§ **What is expected**:
Find each line with the string "scene" and copy it.

§ **Raw data**:
— begin —

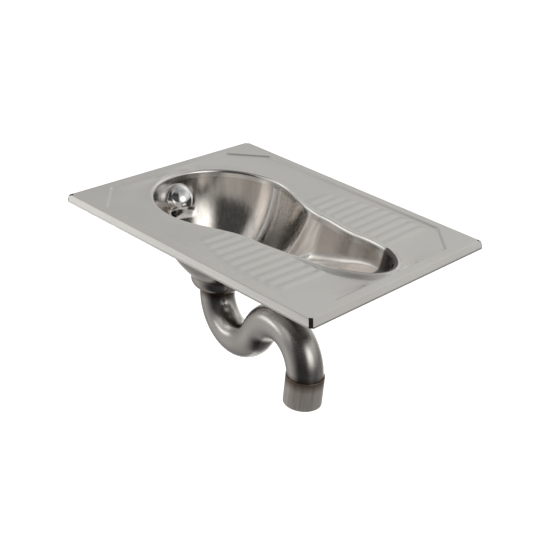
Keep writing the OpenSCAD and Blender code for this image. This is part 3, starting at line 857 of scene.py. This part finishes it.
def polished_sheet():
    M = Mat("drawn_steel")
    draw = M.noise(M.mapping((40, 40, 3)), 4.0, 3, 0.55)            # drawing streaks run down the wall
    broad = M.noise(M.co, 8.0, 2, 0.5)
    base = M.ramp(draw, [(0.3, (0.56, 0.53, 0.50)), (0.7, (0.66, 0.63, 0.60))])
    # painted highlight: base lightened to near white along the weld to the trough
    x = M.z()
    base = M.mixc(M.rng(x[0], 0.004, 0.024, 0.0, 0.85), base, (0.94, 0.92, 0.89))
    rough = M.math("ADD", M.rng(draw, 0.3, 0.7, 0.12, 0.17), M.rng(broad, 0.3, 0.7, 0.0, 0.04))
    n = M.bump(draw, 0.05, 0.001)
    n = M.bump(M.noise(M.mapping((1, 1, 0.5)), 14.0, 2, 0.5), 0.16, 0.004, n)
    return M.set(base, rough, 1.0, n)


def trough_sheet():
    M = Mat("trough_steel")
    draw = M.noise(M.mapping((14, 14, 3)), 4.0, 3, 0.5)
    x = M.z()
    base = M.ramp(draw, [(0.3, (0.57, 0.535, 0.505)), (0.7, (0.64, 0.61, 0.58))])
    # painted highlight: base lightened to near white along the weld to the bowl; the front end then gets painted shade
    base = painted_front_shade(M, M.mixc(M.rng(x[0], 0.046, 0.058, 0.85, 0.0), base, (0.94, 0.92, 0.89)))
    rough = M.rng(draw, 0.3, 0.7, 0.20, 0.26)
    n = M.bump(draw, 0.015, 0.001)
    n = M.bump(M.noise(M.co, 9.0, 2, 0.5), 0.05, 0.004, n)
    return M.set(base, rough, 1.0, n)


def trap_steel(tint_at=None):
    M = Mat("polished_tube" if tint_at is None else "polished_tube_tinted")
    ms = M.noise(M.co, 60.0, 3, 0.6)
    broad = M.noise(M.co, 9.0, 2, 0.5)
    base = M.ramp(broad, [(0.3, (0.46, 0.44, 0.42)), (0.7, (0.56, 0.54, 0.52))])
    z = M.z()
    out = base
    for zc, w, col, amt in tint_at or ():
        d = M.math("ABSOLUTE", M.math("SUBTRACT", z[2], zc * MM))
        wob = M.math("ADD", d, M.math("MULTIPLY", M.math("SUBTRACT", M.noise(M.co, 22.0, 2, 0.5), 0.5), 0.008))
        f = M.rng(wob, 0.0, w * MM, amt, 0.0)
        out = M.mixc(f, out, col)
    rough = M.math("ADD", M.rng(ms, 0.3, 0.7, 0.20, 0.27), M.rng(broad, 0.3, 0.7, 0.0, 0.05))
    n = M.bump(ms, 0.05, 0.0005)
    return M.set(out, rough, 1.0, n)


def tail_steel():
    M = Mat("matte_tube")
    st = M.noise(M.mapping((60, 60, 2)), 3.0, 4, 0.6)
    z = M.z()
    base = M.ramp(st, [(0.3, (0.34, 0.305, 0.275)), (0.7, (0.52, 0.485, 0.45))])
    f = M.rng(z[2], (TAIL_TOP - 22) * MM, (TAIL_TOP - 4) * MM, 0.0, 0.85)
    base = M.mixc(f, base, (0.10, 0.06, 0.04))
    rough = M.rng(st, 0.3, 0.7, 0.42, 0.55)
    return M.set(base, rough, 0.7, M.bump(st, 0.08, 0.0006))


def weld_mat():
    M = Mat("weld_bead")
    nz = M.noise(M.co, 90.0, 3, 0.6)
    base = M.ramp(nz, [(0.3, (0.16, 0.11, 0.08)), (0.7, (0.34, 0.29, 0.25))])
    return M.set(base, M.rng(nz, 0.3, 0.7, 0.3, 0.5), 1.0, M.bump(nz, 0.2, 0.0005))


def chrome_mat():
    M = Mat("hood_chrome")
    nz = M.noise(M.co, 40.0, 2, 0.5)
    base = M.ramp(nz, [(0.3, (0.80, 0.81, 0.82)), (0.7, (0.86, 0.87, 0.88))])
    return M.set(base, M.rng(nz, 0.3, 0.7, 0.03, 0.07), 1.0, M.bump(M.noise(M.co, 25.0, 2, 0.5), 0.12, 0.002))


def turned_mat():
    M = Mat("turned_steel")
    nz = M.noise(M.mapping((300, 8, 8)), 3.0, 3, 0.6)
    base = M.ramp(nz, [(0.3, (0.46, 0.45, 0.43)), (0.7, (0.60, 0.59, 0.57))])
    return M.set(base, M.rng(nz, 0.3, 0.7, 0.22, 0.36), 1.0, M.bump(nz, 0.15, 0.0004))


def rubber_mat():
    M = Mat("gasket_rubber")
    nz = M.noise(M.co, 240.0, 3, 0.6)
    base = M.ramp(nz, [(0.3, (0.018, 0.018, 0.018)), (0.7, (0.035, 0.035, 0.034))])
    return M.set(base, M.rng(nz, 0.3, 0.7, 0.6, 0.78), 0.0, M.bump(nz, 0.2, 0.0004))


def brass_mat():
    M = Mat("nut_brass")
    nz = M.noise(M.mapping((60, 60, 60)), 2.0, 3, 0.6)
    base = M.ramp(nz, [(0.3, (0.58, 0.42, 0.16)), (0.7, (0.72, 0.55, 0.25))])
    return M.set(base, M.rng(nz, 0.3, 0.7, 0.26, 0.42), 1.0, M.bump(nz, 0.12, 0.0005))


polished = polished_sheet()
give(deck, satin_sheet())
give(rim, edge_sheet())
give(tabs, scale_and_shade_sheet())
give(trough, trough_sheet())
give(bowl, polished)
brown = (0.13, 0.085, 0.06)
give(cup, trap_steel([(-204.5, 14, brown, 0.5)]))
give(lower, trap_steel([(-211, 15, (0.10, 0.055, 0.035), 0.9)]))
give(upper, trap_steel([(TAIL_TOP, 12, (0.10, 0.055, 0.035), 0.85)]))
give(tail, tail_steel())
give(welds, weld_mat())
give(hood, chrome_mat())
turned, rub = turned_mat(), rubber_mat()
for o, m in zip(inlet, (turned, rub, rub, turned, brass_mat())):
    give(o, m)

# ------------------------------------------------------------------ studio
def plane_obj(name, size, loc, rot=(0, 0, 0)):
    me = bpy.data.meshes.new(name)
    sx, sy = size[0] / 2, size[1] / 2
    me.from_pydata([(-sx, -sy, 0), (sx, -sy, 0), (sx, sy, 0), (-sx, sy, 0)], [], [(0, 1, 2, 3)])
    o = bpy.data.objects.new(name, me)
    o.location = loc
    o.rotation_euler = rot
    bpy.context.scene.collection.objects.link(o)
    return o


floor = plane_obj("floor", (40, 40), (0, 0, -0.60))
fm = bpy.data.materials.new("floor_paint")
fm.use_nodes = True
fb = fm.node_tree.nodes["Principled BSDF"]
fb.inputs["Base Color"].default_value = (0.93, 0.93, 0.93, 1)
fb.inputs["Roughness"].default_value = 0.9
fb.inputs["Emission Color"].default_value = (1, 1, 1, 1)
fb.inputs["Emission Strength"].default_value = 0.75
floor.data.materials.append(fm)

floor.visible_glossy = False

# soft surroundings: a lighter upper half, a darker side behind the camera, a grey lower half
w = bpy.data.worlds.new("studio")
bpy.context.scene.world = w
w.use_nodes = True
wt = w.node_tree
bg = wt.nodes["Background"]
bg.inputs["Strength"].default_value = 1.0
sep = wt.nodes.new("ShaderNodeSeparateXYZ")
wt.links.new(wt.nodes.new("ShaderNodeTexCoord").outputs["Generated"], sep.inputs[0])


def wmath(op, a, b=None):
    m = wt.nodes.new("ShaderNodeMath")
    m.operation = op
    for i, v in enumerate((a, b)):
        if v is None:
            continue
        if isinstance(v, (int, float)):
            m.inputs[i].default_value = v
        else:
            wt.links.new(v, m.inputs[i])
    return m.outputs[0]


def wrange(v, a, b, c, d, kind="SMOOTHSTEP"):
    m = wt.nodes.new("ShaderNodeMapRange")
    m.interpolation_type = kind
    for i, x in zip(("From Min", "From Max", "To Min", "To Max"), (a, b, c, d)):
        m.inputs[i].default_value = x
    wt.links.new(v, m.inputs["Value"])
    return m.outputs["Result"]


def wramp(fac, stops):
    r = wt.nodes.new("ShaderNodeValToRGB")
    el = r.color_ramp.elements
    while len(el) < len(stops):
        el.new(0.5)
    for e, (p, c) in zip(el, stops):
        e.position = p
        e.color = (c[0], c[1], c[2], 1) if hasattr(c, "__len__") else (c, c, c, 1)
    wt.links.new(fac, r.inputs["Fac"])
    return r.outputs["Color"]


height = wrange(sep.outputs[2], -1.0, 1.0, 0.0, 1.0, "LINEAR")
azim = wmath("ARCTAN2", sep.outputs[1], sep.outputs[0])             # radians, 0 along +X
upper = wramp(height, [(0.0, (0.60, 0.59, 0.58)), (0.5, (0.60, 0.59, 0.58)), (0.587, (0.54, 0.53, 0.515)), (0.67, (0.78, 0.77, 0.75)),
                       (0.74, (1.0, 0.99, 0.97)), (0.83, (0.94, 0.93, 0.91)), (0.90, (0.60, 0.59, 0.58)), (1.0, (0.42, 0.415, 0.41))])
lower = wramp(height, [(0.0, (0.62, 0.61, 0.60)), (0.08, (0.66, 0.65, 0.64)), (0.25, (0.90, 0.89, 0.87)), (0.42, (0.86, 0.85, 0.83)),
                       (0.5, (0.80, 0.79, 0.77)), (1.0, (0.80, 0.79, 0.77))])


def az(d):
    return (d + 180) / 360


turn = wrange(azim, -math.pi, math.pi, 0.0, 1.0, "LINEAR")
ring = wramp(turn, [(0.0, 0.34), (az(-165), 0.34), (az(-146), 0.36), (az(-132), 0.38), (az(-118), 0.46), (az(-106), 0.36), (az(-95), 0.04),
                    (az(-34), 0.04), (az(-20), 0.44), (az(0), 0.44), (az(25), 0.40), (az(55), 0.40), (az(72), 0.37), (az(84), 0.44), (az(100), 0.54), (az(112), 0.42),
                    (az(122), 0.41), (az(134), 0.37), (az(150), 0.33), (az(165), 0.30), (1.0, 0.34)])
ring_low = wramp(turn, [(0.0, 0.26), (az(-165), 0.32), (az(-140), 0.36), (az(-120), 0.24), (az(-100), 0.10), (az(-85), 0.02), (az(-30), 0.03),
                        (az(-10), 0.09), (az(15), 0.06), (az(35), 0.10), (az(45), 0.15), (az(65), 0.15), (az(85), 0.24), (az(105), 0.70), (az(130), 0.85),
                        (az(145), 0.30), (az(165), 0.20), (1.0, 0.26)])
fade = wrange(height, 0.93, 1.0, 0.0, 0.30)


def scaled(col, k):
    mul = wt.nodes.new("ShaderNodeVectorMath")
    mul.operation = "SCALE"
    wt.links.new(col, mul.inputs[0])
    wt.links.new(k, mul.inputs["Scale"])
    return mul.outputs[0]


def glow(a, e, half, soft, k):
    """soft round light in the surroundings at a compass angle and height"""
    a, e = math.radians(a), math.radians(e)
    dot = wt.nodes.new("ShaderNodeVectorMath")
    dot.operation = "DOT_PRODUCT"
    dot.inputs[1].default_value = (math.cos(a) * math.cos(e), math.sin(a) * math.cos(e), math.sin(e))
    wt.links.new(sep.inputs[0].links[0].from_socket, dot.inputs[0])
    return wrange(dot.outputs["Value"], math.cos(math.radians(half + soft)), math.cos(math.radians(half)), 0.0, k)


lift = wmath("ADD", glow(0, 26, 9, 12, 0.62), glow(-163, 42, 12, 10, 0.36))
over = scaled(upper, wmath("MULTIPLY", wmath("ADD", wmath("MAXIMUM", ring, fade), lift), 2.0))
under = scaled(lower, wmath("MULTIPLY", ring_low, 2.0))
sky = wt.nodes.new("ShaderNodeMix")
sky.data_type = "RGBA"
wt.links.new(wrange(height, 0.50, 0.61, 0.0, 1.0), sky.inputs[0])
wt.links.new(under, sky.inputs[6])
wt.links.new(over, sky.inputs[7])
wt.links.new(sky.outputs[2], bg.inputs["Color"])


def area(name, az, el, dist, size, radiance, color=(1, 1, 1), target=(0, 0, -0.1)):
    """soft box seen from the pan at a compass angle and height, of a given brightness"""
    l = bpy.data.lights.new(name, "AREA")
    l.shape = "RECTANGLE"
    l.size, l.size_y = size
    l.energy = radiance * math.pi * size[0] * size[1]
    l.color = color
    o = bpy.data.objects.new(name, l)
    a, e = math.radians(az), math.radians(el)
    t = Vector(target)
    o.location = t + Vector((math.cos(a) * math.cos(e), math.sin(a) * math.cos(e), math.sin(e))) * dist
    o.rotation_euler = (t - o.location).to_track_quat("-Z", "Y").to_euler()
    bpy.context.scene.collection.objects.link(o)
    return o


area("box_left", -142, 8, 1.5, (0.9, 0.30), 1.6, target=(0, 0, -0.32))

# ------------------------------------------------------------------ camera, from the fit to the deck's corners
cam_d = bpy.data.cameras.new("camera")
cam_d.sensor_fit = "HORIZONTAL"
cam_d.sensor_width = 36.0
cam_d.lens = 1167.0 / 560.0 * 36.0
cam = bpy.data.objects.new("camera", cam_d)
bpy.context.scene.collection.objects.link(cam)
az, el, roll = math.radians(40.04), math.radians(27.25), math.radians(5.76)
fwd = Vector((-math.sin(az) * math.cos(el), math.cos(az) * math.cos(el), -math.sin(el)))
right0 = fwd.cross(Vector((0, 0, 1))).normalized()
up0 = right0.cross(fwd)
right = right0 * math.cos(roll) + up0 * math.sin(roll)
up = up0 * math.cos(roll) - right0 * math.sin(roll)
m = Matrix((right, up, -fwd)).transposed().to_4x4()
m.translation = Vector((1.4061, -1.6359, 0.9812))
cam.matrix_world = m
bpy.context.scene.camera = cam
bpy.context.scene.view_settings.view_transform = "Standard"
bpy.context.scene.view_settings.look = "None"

— end —

§ **Response to the exercise**:
Keep writing the OpenSCAD and Blender code for this image. This is part 3, starting at line 857 of scene.py. This part finishes it.
    bpy.context.scene.collection.objects.link(o)
bpy.context.scene.world = w
    bpy.context.scene.collection.objects.link(o)
bpy.context.scene.collection.objects.link(cam)
bpy.context.scene.camera = cam
bpy.context.scene.view_settings.view_transform = "Standard"
bpy.context.scene.view_settings.look = "None"